I've been looking at some Rust code lately and ran into some code that I had a few questions about.
struct A {
field_1: u32,
field_2: u32,
field_3: u32,
field_4: u32,
field_5: u32,
}
struct B {
field_1: u32,
field_2: u32,
field_3: u32,
}
impl A {
fn b(self) -> B {
let A {
field_1,
field_2,
field_3,
..
} = self;
B {
field_1,
field_2,
field_3,
}
}
}
The part I'm not quite sure about is the let A {} = self; code. Is that just making fields 1 -> 3 available so they can be used in B without having to write it like this?
B {
field_1: self.field_1,
field_2: self.field_2,
field_3: self.field_3,
}
Is it mainly for a readability sort of thing, or does let A {} = self; do something more behind the scenes? I tried looking into this, but I'm not really sure what this would be called in rust. Does this technique have a name, and is it common to see code like this?

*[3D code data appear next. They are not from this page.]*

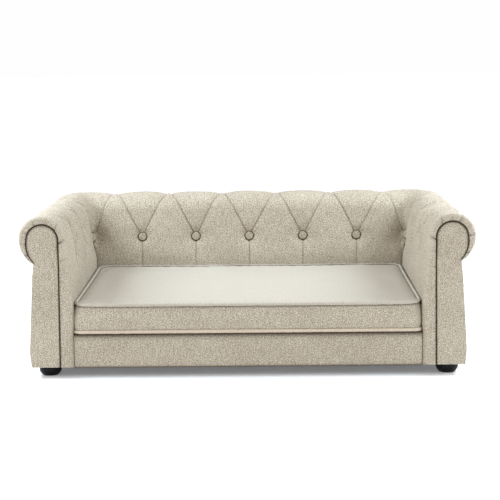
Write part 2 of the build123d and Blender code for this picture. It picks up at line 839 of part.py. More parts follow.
# Feet: turned, flat below, on threaded studs in inserts
with BuildPart() as foot:
    with BuildSketch(Plane.XZ):
        with BuildLine():
            Line((0, 0), (foot_sole_radius, 0))
            ThreePointArc(
                (foot_sole_radius, 0),
                (foot_radius, foot_belly_height),
                (foot_top_radius, dust_cover_height - fit_gap),
            )
            Line((foot_top_radius, dust_cover_height - fit_gap), (0, dust_cover_height - fit_gap))
            Line((0, dust_cover_height - fit_gap), (0, 0))
        make_face()
    revolve(axis=Axis.Z)
    with Locations((0, 0, stud_bottom_height - bore_gap)):
        Cylinder(
            stud_radius + bore_gap,
            foot_height + cut_overrun,
            align=(Align.CENTER, Align.CENTER, Align.MIN),
            mode=Mode.SUBTRACT,
        )

for feet_name, foot_place in zip(("front_feet", "rear_feet"), foot_places):
    with BuildPart() as feet:
        with Locations(foot_place):
            add(foot.part)
        mirror(about=Plane.YZ)
    save(feet.part, feet_name)

with BuildPart() as foot_studs:
    with Locations(*((foot_x, foot_y, stud_bottom_height) for foot_x, foot_y in foot_places)):
        Cylinder(stud_radius, stud_length, align=(Align.CENTER, Align.CENTER, Align.MIN))
    mirror(about=Plane.YZ)
save(foot_studs.part, "foot_studs")

with BuildPart() as foot_inserts:
    with BuildSketch(Plane.XY.offset(dust_cover_height)):
        with Locations(*foot_places):
            RegularPolygon(insert_flange_radius, insert_side_count)
    extrude(amount=dust_cover_thickness)
    with BuildSketch(Plane.XY.offset(rail_bottom_height)):
        with Locations(*foot_places):
            RegularPolygon(insert_radius, insert_side_count)
    extrude(amount=insert_length)
    with Locations(*foot_places):
        Cylinder(stud_radius + bore_gap, overall_height, mode=Mode.SUBTRACT)
    mirror(about=Plane.YZ)
save(foot_inserts.part, "foot_inserts")

# Seat cushion: outline, heights and crown
cushion_half_width = seat_half_width - cushion_side_gap
cushion_front_y = front_y + cushion_front_gap
cushion_back_y = seat_back_y - cushion_back_gap
cushion_mid_y = (cushion_front_y + cushion_back_y) / 2
cushion_depth = cushion_back_y - cushion_front_y
cushion_bottom = seat_floor_height + fit_gap
cushion_edge_top = cushion_bottom + cushion_edge_height
lower_piping_height = cushion_bottom + piping_radius
upper_piping_height = cushion_edge_top - piping_radius
cushion_mid_height = (lower_piping_height + upper_piping_height) / 2
foam_bottom = cushion_bottom + cloth_thickness + fit_gap


def cushion_outline(inset):
    """The cushion's rounded outline, drawn in by this inset."""
    with BuildSketch(Plane.XY) as outline:
        with Locations((0, cushion_mid_y)):
            RectangleRounded(
                2 * (cushion_half_width - inset),
                cushion_depth - 2 * inset,
                cushion_corner_radius - inset,
            )
    return outline.sketch


def cushion_slab(inset, bottom, top):
    with BuildPart() as layer:
        with BuildSketch(Plane.XY.offset(bottom)):
            add(cushion_outline(inset))
        extrude(amount=top - bottom)
    return layer.part


def crowned_block(drop):
    """A block over the whole cushion whose top is crowned, lowered by this drop."""
    edge_height = cushion_edge_top - drop
    with BuildPart() as block:
        for place_share, rise_share in crown_shares:
            with BuildSketch(Plane.YZ.offset(place_share * cushion_half_width)):
                with BuildLine():
                    Polyline(
                        (cushion_front_y, edge_height),
                        (cushion_front_y, foam_bottom),
                        (cushion_back_y, foam_bottom),
                        (cushion_back_y, edge_height),
                    )
                    ThreePointArc(
                        (cushion_back_y, edge_height),
                        (cushion_mid_y, edge_height + rise_share * cushion_crown),
                        (cushion_front_y, edge_height),
                    )
                make_face()
        loft()
    return block.part


cushion_ceiling = cushion_edge_top + cushion_crown + cut_overrun
with BuildPart() as cushion_top_panel:
    add(crowned_block(0))
    add(crowned_block(cloth_thickness), mode=Mode.SUBTRACT)
    add(cushion_slab(panel_inset, foam_bottom, cushion_ceiling), mode=Mode.INTERSECT)
save(cushion_top_panel.part, "cushion_top_panel")

with BuildPart() as cushion_foam:
    add(crowned_block(cloth_thickness + fit_gap))
    add(cushion_slab(foam_inset, foam_bottom, cushion_ceiling), mode=Mode.INTERSECT)
save(cushion_foam.part, "cushion_foam")

save(cushion_slab(panel_inset, cushion_bottom, cushion_bottom + cloth_thickness), "cushion_bottom_panel")

for piping_name, piping_height in (("top", upper_piping_height), ("bottom", lower_piping_height)):
    piping_path = cushion_outline(piping_radius).wire().moved(Location((0, 0, piping_height)))
    with BuildPart() as piping:
        with BuildSketch(Plane(origin=piping_path @ 0, z_dir=piping_path % 0)):
            RegularPolygon(piping_radius, piping_side_count)
        sweep(path=piping_path)
    save(piping.part, f"cushion_{piping_name}_piping")

# The band round the cushion's sides, drawn in at mid height, with a slot for the zip
band_half_height = (upper_piping_height - lower_piping_height) / 2 - piping_radius - fit_gap
band_waist = band_inset + band_draw_in
zip_slot_half = zip_tape_height / 2 + fit_gap
band_path = cushion_outline(band_inset).wire().moved(Location((0, 0, cushion_mid_height)))
band_section_plane = Plane(
    origin=band_path @ 0,
    x_dir=Vector(0, 0, 1).cross(band_path % 0),
    z_dir=band_path % 0,
)
with BuildPart() as cushion_boxing:
    with BuildSketch(band_section_plane):
        with BuildLine():
            ThreePointArc((0, -band_half_height), (band_draw_in, 0), (0, band_half_height))
            Line((0, band_half_height), (cloth_thickness, band_half_height))
            ThreePointArc(
                (cloth_thickness, band_half_height),
                (band_draw_in + cloth_thickness, 0),
                (cloth_thickness, -band_half_height),
            )
            Line((cloth_thickness, -band_half_height), (0, -band_half_height))
        make_face()
    sweep(path=band_path)
    slab(
        (-zip_length / 2 - fit_gap, zip_length / 2 + fit_gap),
        (cushion_back_y - cut_overrun, cushion_back_y),
        (cushion_mid_height - zip_slot_half, cushion_mid_height + zip_slot_half),
        mode=Mode.SUBTRACT,
    )
save(cushion_boxing.part, "cushion_boxing")

# Zip: tape, coil and end stops in the rear of the band
band_face_y = cushion_back_y - band_waist
tape_y = (band_face_y - bore_gap - zip_tape_thickness, band_face_y - bore_gap)
coil_y = (tape_y[1], tape_y[1] + zip_coil_thickness)
stop_y = (tape_y[1], tape_y[1] + zip_stop_thickness)
coil_reach = zip_length / 2 - zip_end_margin


def about_mid_height(height):
    return (cushion_mid_height - height / 2, cushion_mid_height + height / 2)


with BuildPart() as cushion_zip:
    slab((-zip_length / 2, zip_length / 2), tape_y, about_mid_height(zip_tape_height))
    slab((-coil_reach, coil_reach), coil_y, about_mid_height(zip_coil_height))
    for side in (-1, 1):
        stop_x = sorted((side * coil_reach, side * (coil_reach + zip_stop_length)))
        slab(stop_x, stop_y, about_mid_height(zip_stop_height))
save(cushion_zip.part, "cushion_zip")

# The slider rides over the coil; its pull hangs from a headed pin
slider_x = (coil_reach - slide_gap - zip_slider_length, coil_reach - slide_gap)
slider_y = (tape_y[1] + slide_gap, tape_y[1] + slide_gap + zip_slider_thickness)
slider_mid_x = (slider_x[0] + slider_x[1]) / 2
pull_y = (slider_y[1] + slide_gap, slider_y[1] + slide_gap + zip_pull_thickness)
pin_end_y = pull_y[1] + slide_gap
with BuildPart() as zip_slider:
    slab(slider_x, slider_y, about_mid_height(zip_slider_height))
    slab(
        (slider_x[0] - cut_overrun, slider_x[1] + cut_overrun),
        (slider_y[0] - cut_overrun, coil_y[1] + slide_gap),
        about_mid_height(zip_coil_height + 2 * slide_gap),
        mode=Mode.SUBTRACT,
    )
    with Locations(Plane(origin=(slider_mid_x, slider_y[1], cushion_mid_height), z_dir=(0, 1, 0))):
        Cylinder(
            zip_pin_radius,
            pin_end_y - slider_y[1],
            align=(Align.CENTER, Align.CENTER, Align.MIN),
        )
    with Locations(Plane(origin=(slider_mid_x, pin_end_y, cushion_mid_height), z_dir=(0, 1, 0))):
        Cylinder(
            zip_pin_head_radius,
            zip_pin_head_thickness,
            align=(Align.CENTER, Align.CENTER, Align.MIN),
        )
save(zip_slider.part, "zip_slider")

with BuildPart() as zip_pull:
    pull_plane = Plane(
        origin=(slider_mid_x, pull_y[1], cushion_mid_height),
        x_dir=(1, 0, 0),
        z_dir=(0, -1, 0),
    )
    with BuildSketch(pull_plane):
        with Locations((0, zip_pull_width / 2)):
            SlotOverall(zip_pull_length, zip_pull_width, rotation=90, align=(Align.CENTER, Align.MAX))
        Circle(zip_pull_hole_radius, mode=Mode.SUBTRACT)
    extrude(amount=zip_pull_thickness)
save(zip_pull.part, "zip_pull")
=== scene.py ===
# A small buttoned sofa for a pet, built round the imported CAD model. Metres, in the CAD's frame.
# Sizes inside the script are in millimetres and are turned into metres where a mesh is made.
import cmath
import json
import math

import bmesh
import bpy
import numpy as np
from mathutils import Matrix, Vector
from mathutils.geometry import delaunay_2d_cdt

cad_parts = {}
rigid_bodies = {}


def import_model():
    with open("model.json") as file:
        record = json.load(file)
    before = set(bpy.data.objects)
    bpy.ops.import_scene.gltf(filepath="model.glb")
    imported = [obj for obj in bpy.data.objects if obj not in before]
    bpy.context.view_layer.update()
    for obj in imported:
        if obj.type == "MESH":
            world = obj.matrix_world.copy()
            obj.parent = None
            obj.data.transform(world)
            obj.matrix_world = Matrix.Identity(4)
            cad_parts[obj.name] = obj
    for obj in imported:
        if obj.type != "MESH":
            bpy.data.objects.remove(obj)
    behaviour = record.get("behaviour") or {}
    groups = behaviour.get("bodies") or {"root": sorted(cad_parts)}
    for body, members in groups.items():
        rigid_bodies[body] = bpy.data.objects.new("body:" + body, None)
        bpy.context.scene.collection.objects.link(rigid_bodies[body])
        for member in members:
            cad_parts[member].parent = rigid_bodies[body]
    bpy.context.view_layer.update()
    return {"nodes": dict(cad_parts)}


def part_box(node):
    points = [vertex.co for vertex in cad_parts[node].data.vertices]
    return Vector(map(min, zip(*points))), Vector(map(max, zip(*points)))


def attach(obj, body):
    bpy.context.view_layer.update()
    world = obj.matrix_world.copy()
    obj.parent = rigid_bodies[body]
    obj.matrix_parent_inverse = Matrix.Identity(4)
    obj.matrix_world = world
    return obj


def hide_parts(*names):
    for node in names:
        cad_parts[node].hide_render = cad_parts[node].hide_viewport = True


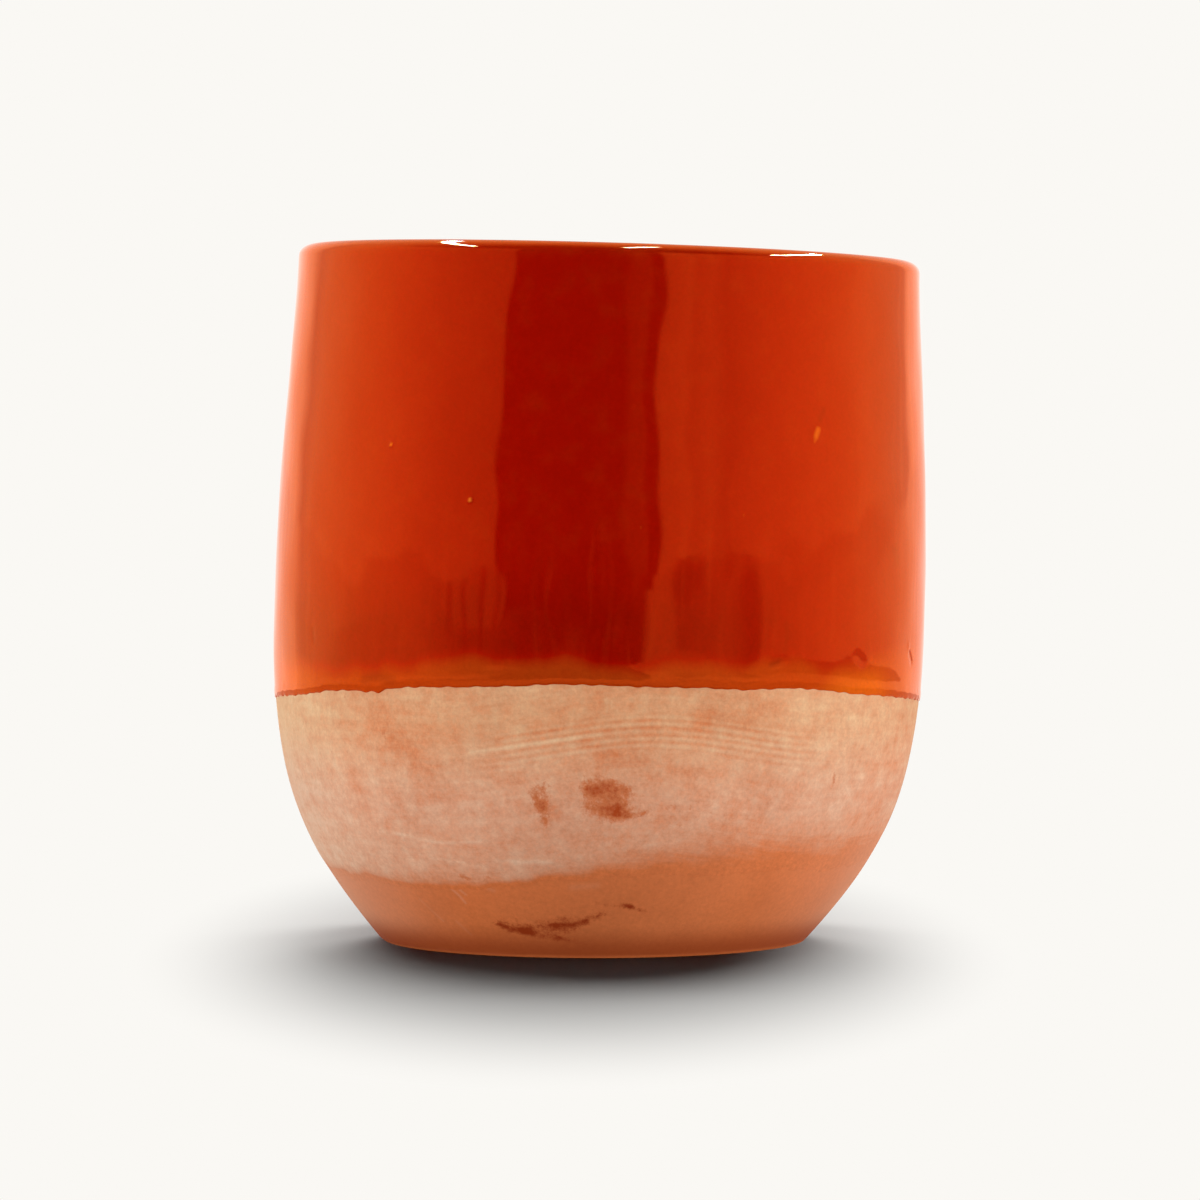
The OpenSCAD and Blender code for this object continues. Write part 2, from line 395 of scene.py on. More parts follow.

This is called destructuring, and is the same idea as in match statement patterns and if let patterns.
Except that this is an irrefutable pattern, meaning that it is impossible that this is not the case, because you're only using named bindings. Therefore, self is consumed and turned into the named bindings that are defined in the pattern. This allows us to move multiple pieces of owned data out of the same object all at once in this case. But that doesn't really matter all that much, given that the data types we're talking about which is Copy and therefore could be copied out of self, but that's not the point.
Thanks for the quick response and actual name for this technique. That actually makes sense. In code I saw this example for, almost all the fields of the struct were Strings, I just used u32 to make the example simpler.
Since the actual example code uses String, and that doesn't implement Copy, I'm assuming without that syntax, you would also have to add a clone to each of fields in order to assign it correctly in B?
Yes, because if we were to use a referenced destructuring then we'd have ended up with references to data that would have been dropped by the end of the function (with the data being held in self which is dropped because this function takes ownership of self). If we'd have forced it to be copied (As in bit by bit without a thought of the data underneath) then when we drop self we would have also dropped the data under the String (remember that string is a smart pointer) and returned the String whose pointed data is now invalidated.